Revenues from oil and liquids as a percent of our total revenues were 69.6% for the first quarter of 2015 compared to 74.9% for the first quarter of 2014 period. Our average realized NGLs sales price as a percent of our average realized oil sales price increased to 39.1% for the first quarter of 2015 compared to 38.8% for the first quarter of 2014 period.
Lease operating expenses. Lease operating expenses, which include base lease operating expenses, insurance premiums, workover and maintenance expenses on our facilities, as well as hurricane related expenses and insurance reimbursements, decreased $2.3 million to $53.3 million in the first quarter of 2015 compared to the first quarter of 2014. On a per Boe basis, lease operating expenses decreased to $12.13 per Boe in the first quarter of 2015 compared to $12.76 per Boe in the first quarter of 2014. On a component basis, facilities maintenance expenses decreased $2.8 million due to reduced activity at multiple offshore locations. Workover expenses decreased $2.1 million primarily due to lower onshore activity. Partially offsetting these decreases, base lease operating expenses increased $2.0 million primarily due to increased costs related to the acquisition of the Woodside Properties (Neptune field). Hurricane related insurance reimbursements decreased $0.5 million and insurance premiums increased $0.1 million between the two periods.
Production taxes. Production taxes decreased $1.4 million to $0.6 million for the first quarter of 2015 compared to the first quarter of 2014. The decrease is primarily due to lower revenues for onshore operations and the Fairway state water operations. In addition, a credit was recorded in the first quarter of 2015 after the settlement of an audit with the State of Alabama. Most of our production is from federal waters where no production taxes are imposed. Our onshore and state water operations are subject to production taxes.

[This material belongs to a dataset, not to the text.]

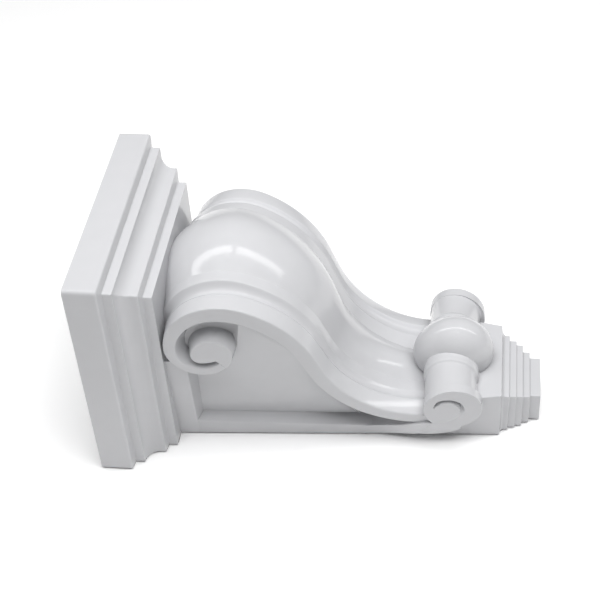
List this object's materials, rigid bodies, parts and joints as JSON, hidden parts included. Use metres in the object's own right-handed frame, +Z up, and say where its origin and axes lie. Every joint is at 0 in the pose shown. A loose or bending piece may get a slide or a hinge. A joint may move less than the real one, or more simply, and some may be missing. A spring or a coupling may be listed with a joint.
{
  "type": "corbel",
  "caption": "White moulded scroll corbel with a stepped square cap, an S-shaped body ending in side volutes, a cross pin with a bead, and a tapering stepped foot",
  "frame": {"origin": "on the flat back, in its middle from side to side and 150 mm above the tip of the foot, where the corbel is fixed to a wall", "axes": "+Z up, from the foot to the cap, +Y into the wall, so the scrolled front looks along -Y, +X to the side"},
  "size_m": [0.15, 0.146, 0.267],
  "materials": {
    "white_moulding": "smooth white gloss"
  },
  "bodies": {
    "root": {"corbel": "white_moulding"}
  },
  "joints": []
}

Gathering and transportation costs. Gathering and transportation costs decreased $0.5 million to $4.8 million for the first quarter of 2015 compared to the first quarter of 2014.
31
Depreciation, depletion, amortization and accretion. DD&A, including accretion for ARO, increased slightly to $28.55 per Boe for the first quarter of 2015 from $28.29 per Boe for the first quarter of 2014. On a nominal basis, DD&A increased to $125.5 million for the first quarter of 2015 from $123.3 million for the first quarter of 2014 due to increased production and an increase in the DD&A per BOE rate. The DD&A per Boe rate increased primarily due to the effect of deep water investments, which have large timing differences between when capital expenditures are incurred and reserves are booked. Two other factors had effects on the DD&A per BOE rate. The first is the lowering of proved reserve quantities used to calculate the rate. Per guidance, the unweighted rolling twelve-month average of first-day-of-the-month commodity prices for oil and natural gas prices are used to estimate future revenues of the proved reserves. The average commodity prices decreased in the first quarter of 2015 compared to the year-end 2014 average prices. These lower average prices caused certain reserves to be assessed as uneconomic and resulted in being removed (or “debooked”), causing a 3% decrease in quantities of proved reserves from 2014 year-end. The second factor is estimated future development costs, which were lowered in light of reduced rates being charged by service companies and reductions in the capital budget.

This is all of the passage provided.